Prof. Dr. Necip Atar, “Kalp krizi riski yüksek olan hastaların toplar damarlarından alınan kan örneklerinden kardiyak spesifik troponin’in anlık tayini için geliştirilen elektrokimyasal temelli biyosensör; yapısal yönden grafene benzeyen, kararlılığı yüksek ve düşük yoğunluklu hegzagonal bor nitrür kuantum noktacıkları ile moleküler baskılanmış polimerden oluşan kompozit malzeme içermektedir.” dedi.

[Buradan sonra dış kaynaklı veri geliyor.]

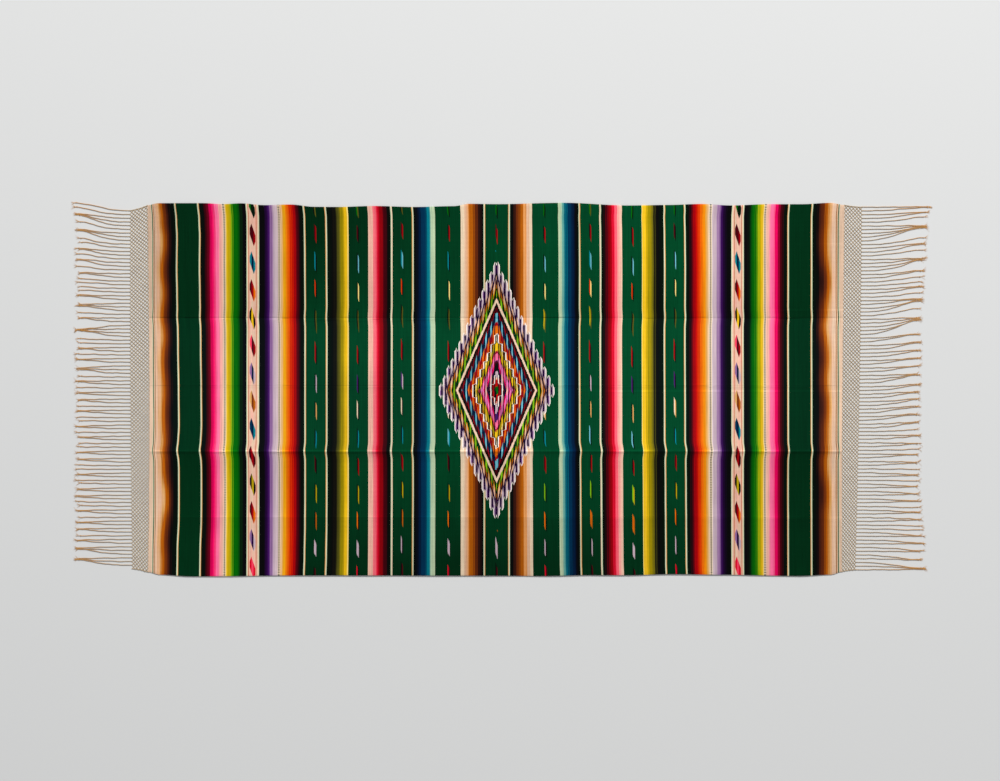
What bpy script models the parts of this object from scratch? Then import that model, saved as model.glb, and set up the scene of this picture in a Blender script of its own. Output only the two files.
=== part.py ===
"""A woven wool serape laid flat, with a knotted net and a fringe at each end.

Metres, +Z up. +X runs along the warp, from the left fringe to the right one, and +Y
towards the upper selvedge. The origin is under the middle of the whole reach, on the
surface that the cloth lies on.
"""

from collections import namedtuple
from math import ceil, pi, sin

import bmesh
import bpy

# Woven cloth, its length taken along the upper selvedge
CLOTH_LENGTH = 2.091
CLOTH_WIDTH = 1.116
CLOTH_WALL = 0.0018

# Knotted nets and fringes, from the cloth's end outwards
NET_WALL = 0.0020
FRINGE_WALL = 0.0025
SEAM_GAP = 0.0003

# Spacing of the lines that a sheet is built on
WIDEST_ALONG = 0.060
WIDEST_ACROSS = 0.075
CELLS_OUT_OF_A_NET = 3
CELLS_OUT_OF_A_FRINGE = 5

# The folds die out over this stretch, so that both ends lie flat
END_REST = 0.140

# Where the build lines fall on a fold's flanks and on the end rests, as shares of each
FLANK_LINES = (0.0, 0.25, 0.5, 1.0)
REST_LINES = (0.25, 0.5, 0.75, 1.0)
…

Kalp Krizi Riski Önceden Tahmin Edilecek
Prof. Dr. Necip Atar, biyosensörün yüksek seçicilik ve hızlı analizi beraberinde getirdiğini vurguladı. Prof. Dr. Atar, konuşmasında şunlara yer verdi: “Hegzagonal bor nitrür kuantum noktacıkları ile troponin I baskılanmış polimerlerin çalışma (indikatör) elektrotu olarak kullanılan camsı karbon elektrotu yüzeyine tutturulmasıyla kan ortamında yüksek seçicilikte, hassasiyette ve hızlı bir voltammetrik analizi mümkün hale getirilmiştir. Ayrıca geliştirilen elektrokimyasal biyosensörün validasyon çalışmaları da -kararlılık, doğrusallık aralığı, gözlenebilme sınırı (LOD), tayin sınırı (LOQ), gün içi, günler arası kesinlik ve doğruluk, sağlamlık, seçicilik, tutarlılık, tekrarlanabilirlik testleri- yapılarak troponin’in hızlı tayini için tıp dünyasında geçerliliği ve güvenilirliği yüksek bir biyosensör geliştirilmiştir.”

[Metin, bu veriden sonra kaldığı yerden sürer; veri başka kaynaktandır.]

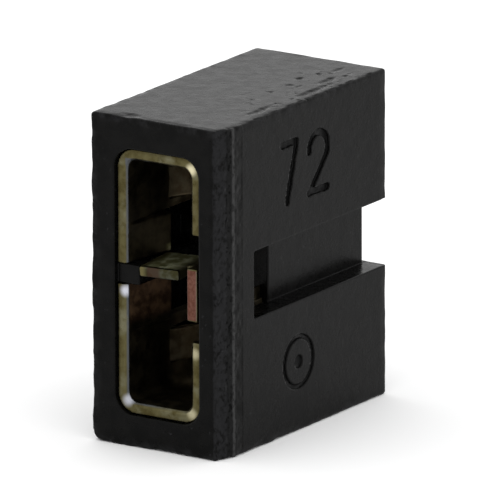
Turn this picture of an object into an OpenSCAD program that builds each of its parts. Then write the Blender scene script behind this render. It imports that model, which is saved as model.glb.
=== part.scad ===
// Two-way jumper shunt for 0.64 mm square posts on a 2.54 mm pitch.
//
// It stands on one end face.  +Z runs along the pitch, from one post to the
// other.  The mating face, where the posts go in, looks along -Y.  The side
// face with the raised-block grip and the cavity number looks along +X.
// The origin is at the middle of the lower end face.

/* [Housing] */
// Length along the pitch of the two posts
body_l = 5.08; // [4.96:0.02:5.20]
// Thickness across the two wide side faces
body_w = 2.34; // [2.28:0.02:2.60]
// Depth from the mating face to the back
body_d = 4.50; // [4.40:0.05:5.20]
// Leg of the long corner bevel, along the side face
bevel_side = 0.34; // [0.10:0.02:0.40]
// Leg of the long corner bevel, along the mating face
bevel_face = 0.13; // [0.06:0.01:0.20]

/* [Grip recess] */
// Height of the recess across the middle of each wide side
grip_h = 1.03; // [0.90:0.01:1.10]
// How deep the recess is cut into each wide side
grip_depth = 0.36; // [0.30:0.01:0.38]
// How deep the recess is cut into the back
grip_back = 0.12; // [0.06:0.01:0.20]
// Distance from the mating face to the front wall of the recess
grip_front = 0.875; // [0.82:0.005:0.90]

/* [Contact] */
// Spacing of the two posts
pitch = 2.54; // [2.50:0.01:2.58]
// Side of the square post that the contact grips
post = 0.64; // [0.60:0.01:0.66]
// Thickness of the contact strip
strip_t = 0.17; // [0.14:0.01:0.18]
// Overall width of the formed contact
con_w = 1.47; // [1.44:0.01:1.48]
// Overall height of the formed contact
con_h = 4.08; // [4.04:0.01:4.12]
// Outside radius of the contact's corners
con_r = 0.30; // [0.22:0.01:0.34]
// How far the contact's front edge lies inside the mating face
con_inset = 0.06; // [0.03:0.01:0.08]
// Gap between a pair of grip springs with no post in it
spring_gap = 0.50; // [0.44:0.01:0.56]

/* [Cavity number] */
// Height of the digits
digit_h = 1.00; // [0.80:0.05:1.10]
// Width of one engraved stroke
stroke = 0.11; // [0.08:0.01:0.13]
// Depth of the engraving
engrave = 0.05; // [0.03:0.01:0.07]
// Radius of the round gate recess on the lower block
gate_r = 0.42; // [0.30:0.02:0.50]

/* [Hidden] */
$fn = 64;

mid = body_l / 2;
x_side = body_w / 2;
y_face = -body_d / 2;
y_back = body_d / 2;

// Contact envelope
cx = con_w / 2;
cz0 = mid - con_h / 2;
cz1 = mid + con_h / 2;
cy0 = y_face + con_inset;
cy1 = y_face + 3.60;

// The pocket leaves a slip fit round the strip
fit = 0.012;
px = cx + fit;
pz0 = cz0 - fit;
pz1 = cz1 + fit;
pr = con_r + fit;

// Grip recess
gz0 = mid - grip_h / 2;
gz1 = mid + grip_h / 2;
gx = x_side - grip_depth;
gy = y_face + grip_front;

// The pocket is one space as far back as y_split, then two wells
y_split = y_face + 1.78;
well = 0.61;

// Rib from the far wall that stands in the slit of the contact
rib_z0 = mid - 0.05;
rib_z1 = mid + 0.25;
rib_x = -0.36;

// Slit between the two free edges of the contact's far wall
slit_z0 = mid - 0.06;
slit_z1 = mid + 0.26;

// Outer edges of the two side flaps, and their length
flap_lo = mid - 0.80;
flap_hi = mid + 0.86;
flap_l = 0.92;

// Carrier tab in the front edge of the near wall, with its relief notches
tab_z0 = mid - 0.46;
tab_z1 = mid + 0.35;
notch_lo = mid - 0.78;
notch_hi = mid + 0.87;
notch_d = 0.26;

// Grip springs
spring_z = post - 0.08;
spring_y0 = y_face + 1.25;
spring_y1 = y_face + 3.25;

// A box between two corners
module span(a, b) {
    translate(a) cube([b[0] - a[0], b[1] - a[1], b[2] - a[2]]);
}

// An X-Z outline carried along +Y from y0 to y1
module along_y(y0, y1) {
    translate([0, y1, 0]) rotate([90, 0, 0]) linear_extrude(y1 - y0) children();
}

// A rounded rectangle in the outline plane
module round_rect(x0, z0, x1, z1, r) {
    translate([x0 + r, z0]) square([x1 - x0 - 2 * r, z1 - z0]);
    translate([x0, z0 + r]) square([x1 - x0, z1 - z0 - 2 * r]);
    for (x = [x0 + r, x1 - r], z = [z0 + r, z1 - r]) translate([x, z]) circle(r);
}

// ---------------------------------------------------------------- housing

module block() {
    linear_extrude(body_l) polygon([
        [-x_side, y_face],
        [x_side - bevel_face, y_face],
        [x_side, y_face + bevel_side],
        [x_side, y_back],
        [-x_side, y_back]
    ]);
}

module pocket() {
    // full-height mouth
    difference() {
        along_y(y_face - 1, y_split) round_rect(-px, pz0, px, pz1, pr);
        // rib between the two mouths
        span([-px - 1, y_face + 0.09, rib_z0], [rib_x, y_split + 1, rib_z1]);
    }
    // one well behind each mouth
    along_y(y_split - 0.5, cy1) intersection() {
        round_rect(-px, pz0, px, pz1, pr);
        union() {
            translate([-px, pz0]) square([2 * px, mid - well - pz0]);
            translate([-px, mid + well]) square([2 * px, pz1 - mid - well]);
        }
    }
}

module grip() {
    // both sides, open to the back
    for (s = [-1, 1]) {
        if (s > 0) span([gx, gy, gz0], [x_side + 1, y_back + 1, gz1]);
        else span([-x_side - 1, gy, gz0], [-gx, y_back + 1, gz1]);
    }
    span([-x_side - 1, y_back - grip_back, gz0], [x_side + 1, y_back + 1, gz1]);
    // latch window through to the pocket
    span([px - 0.05, gy, gz0], [gx + 0.05, y_split, gz1]);
}

// A straight stroke between two points
module bar(p, q, w) {
    d = q - p;
    len = norm(d);
    translate(p) rotate(atan2(d[1], d[0])) translate([-w / 2, -w / 2]) square([len + w, w]);
}

// Outlines in (Y, Z), one unit wide by digit_h high, from the lower left
module seven(h, w, s) {
    bar([0, h - s / 2], [w, h - s / 2], s);
    bar([w, h - s / 2], [0.32 * w, s / 2], s);
}

module two(h, w, s) {
    r = w / 2;
    translate([r, h - r - s / 2]) intersection() {
        difference() {
            circle(r + s / 2);
            circle(r - s / 2);
        }
        union() {
            translate([-r - 1, 0]) square([2 * r + 2, r + 1]);
            translate([0, -r - 1]) square([r + 1, r + 2]);
        }
    }
    bar([r + 0.62 * r, h - r - s / 2 - 0.70 * r], [0.02 * w, s / 2], s);
    bar([0, s / 2], [w, s / 2], s);
}

module on_side(y, z, depth) {
    translate([x_side - depth, y, z]) rotate([90, 0, 90]) linear_extrude(1) children();
}

module marks() {
    on_side(-0.60, 3.56, engrave) seven(digit_h, 0.38, stroke);
    on_side(0.12, 3.56, engrave) two(digit_h, 0.50, stroke);
    on_side(-0.18, 1.08, engrave * 0.7) difference() {
        circle(gate_r);
        circle(gate_r - 0.07);
    }
    on_side(-0.18, 1.08, engrave * 0.7) circle(0.10);
}

module housing() {
    color([0.05, 0.05, 0.055]) difference() {
        block();
        pocket();
        grip();
        marks();
    }
}

// ---------------------------------------------------------------- contact

module sleeve() {
    along_y(cy0, cy1) difference() {
        round_rect(-cx, cz0, cx, cz1, con_r);
        round_rect(-cx + strip_t, cz0 + strip_t, cx - strip_t, cz1 - strip_t, con_r - strip_t + 0.02);
        translate([-cx - 1, slit_z0]) square([1 + cx, slit_z1 - slit_z0]);
    }
}

// A bridge lance: a bowed leaf between two fixed ends, one on each side
module lance(z) {
    c = (spring_y1 - spring_y0) / 2;
    sag = cx - strip_t - spring_gap / 2;
    r_out = (c * c + sag * sag) / (2 * sag);
    for (s = [0, 1]) mirror([s, 0, 0]) intersection() {
        translate([cx - sag + r_out, (spring_y0 + spring_y1) / 2, z - spring_z / 2])
            difference() {
                cylinder(h = spring_z, r = r_out + strip_t, $fn = 128);
                translate([0, 0, -1]) cylinder(h = spring_z + 2, r = r_out, $fn = 128);
            }
        span([0, spring_y0 - 0.2, 0], [cx, spring_y1 + 0.2, body_l]);
    }
}

module lance_windows(z) {
    span([-cx - 1, spring_y0 - 0.02, z - spring_z / 2], [cx + 1, spring_y1 + 0.02, z + spring_z / 2]);
}

// Carrier tab, joggled inwards and sheared off flush
module tab() {
    span([cx - strip_t - 0.06, cy0, tab_z0], [cx - 0.05, y_face + 0.60, tab_z1]);
}

// Tongue bent in from the bridge, between the two posts.  Its root is set back
// behind the carrier tab, and its free end comes forward to the front edge.
module tongue() {
    translate([cx - strip_t / 2, cy0 + 0.01, mid + 0.14]) rotate([4, -2.5, 0]) {
        span([-1.00, 0, 0], [-0.30, 0.78, strip_t - 0.01]);
        span([-0.31, 0.27, 0], [0, 0.78, strip_t - 0.01]);
    }
}

// Side flaps, bent inwards from the two free edges of the far wall
module flap(z0, z1) {
    translate([-cx, cy0 + 0.12, z0]) rotate([0, 0, -9])
        span([0, 0, 0], [strip_t, flap_l, z1 - z0]);
}

module flap_window(z0, z1) {
    span([-cx - 1, cy0 + 0.30, z0], [-cx + strip_t + 0.1, y_split + 1, z1]);
}

// Latch on the near wall, sprung out to catch behind the front wall of the
// grip recess
module latch() {
    span([cx - strip_t, gy + 0.01, gz0 - 0.20], [cx, y_split - 0.03, gz0 + 0.06]);
    span([cx - strip_t, gy + 0.01, gz0 - 0.10], [cx, gy + 0.52, gz0 + 0.24]);
    translate([0, 0, gz0 + 0.02]) linear_extrude(0.22) polygon([
        [cx - strip_t / 2, gy + 0.01],
        [gx - 0.01, gy + 0.01],
        [cx, gy + 0.45],
        [cx - strip_t / 2, gy + 0.45]
    ]);
}

module contact() {
    color([0.72, 0.66, 0.45]) union() {
        difference() {
            sleeve();
            for (s = [-1, 1]) lance_windows(mid + s * pitch / 2);
            flap_window(slit_z1 - 1e-3, flap_hi);
            flap_window(flap_lo, slit_z0 + 1e-3);
            // relief notches beside the carrier tab
            span([0, y_face - 1, tab_z1], [cx + 1, cy0 + notch_d, notch_hi]);
            span([0, y_face - 1, notch_lo], [cx + 1, cy0 + notch_d, tab_z0]);
            span([0, y_face - 1, tab_z0 - 0.01], [cx + 1, cy0 + notch_d, tab_z1 + 0.01]);
            // the bridge ends short of the window, the wells are separate
            span([0, gy - 0.05, gz0 - 0.01], [cx + 1, cy1 + 1, gz1 + 0.03]);
            span([-cx - 1, y_split - 0.02, mid - well - 0.02], [cx + 1, cy1 + 1, mid + well + 0.02]);
        }
        for (s = [-1, 1]) lance(mid + s * pitch / 2);
        tab();
        tongue();
        flap(slit_z1, flap_hi);
        flap(flap_lo, slit_z0);
        latch();
    }
}

housing();
contact();
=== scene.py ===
import math

import bmesh
import bpy
import numpy as np
from mathutils import Matrix, Vector


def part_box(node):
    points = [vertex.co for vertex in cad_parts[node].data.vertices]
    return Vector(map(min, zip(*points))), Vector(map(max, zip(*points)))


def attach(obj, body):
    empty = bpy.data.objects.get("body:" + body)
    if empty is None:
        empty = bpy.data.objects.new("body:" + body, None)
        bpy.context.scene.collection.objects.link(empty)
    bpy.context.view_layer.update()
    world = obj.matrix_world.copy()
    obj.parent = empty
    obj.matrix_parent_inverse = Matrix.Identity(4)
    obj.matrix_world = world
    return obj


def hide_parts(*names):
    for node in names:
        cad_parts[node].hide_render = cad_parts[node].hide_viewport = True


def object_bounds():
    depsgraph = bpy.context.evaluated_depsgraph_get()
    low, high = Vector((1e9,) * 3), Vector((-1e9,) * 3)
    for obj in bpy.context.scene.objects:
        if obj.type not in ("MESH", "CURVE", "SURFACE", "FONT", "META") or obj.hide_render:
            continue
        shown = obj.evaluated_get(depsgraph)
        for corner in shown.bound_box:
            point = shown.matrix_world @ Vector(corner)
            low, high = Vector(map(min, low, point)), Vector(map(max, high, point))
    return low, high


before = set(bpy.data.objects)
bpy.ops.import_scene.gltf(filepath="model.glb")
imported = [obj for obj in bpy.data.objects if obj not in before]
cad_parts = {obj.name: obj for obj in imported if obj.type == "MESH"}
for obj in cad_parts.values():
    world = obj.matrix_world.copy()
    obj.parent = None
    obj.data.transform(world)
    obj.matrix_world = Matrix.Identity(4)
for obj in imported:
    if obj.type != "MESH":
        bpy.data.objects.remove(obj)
cad_box = [list(v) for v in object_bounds()]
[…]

Prof. Dr. Necip Atar, “Geliştirilen elektrokimyasal biyosensörün, şimdiye kadar kullanılan Troponin kan testlerinden önemli bir farklılık ve avantajlar içerdiğini bundan dolayı seçiciliği yüksek ve hızlı cevap alabilen biyosensörün kalp krizi gibi önemli sağlık risklerini önceden tahmin ederek ölüm riskinin azalması ve ayrıca tedaviye başlama zamanı ile uygun tedavinin uygulanması konusunda yol gösterici olacak.” diye konuştu.
Prof. Dr. Atar, son olarak Rektör Prof. Dr. Hüseyin Bağ’ın bilimsel çalışmalara önem verdiğini belirterek bu anlamdaki destekleri için teşekkür etti.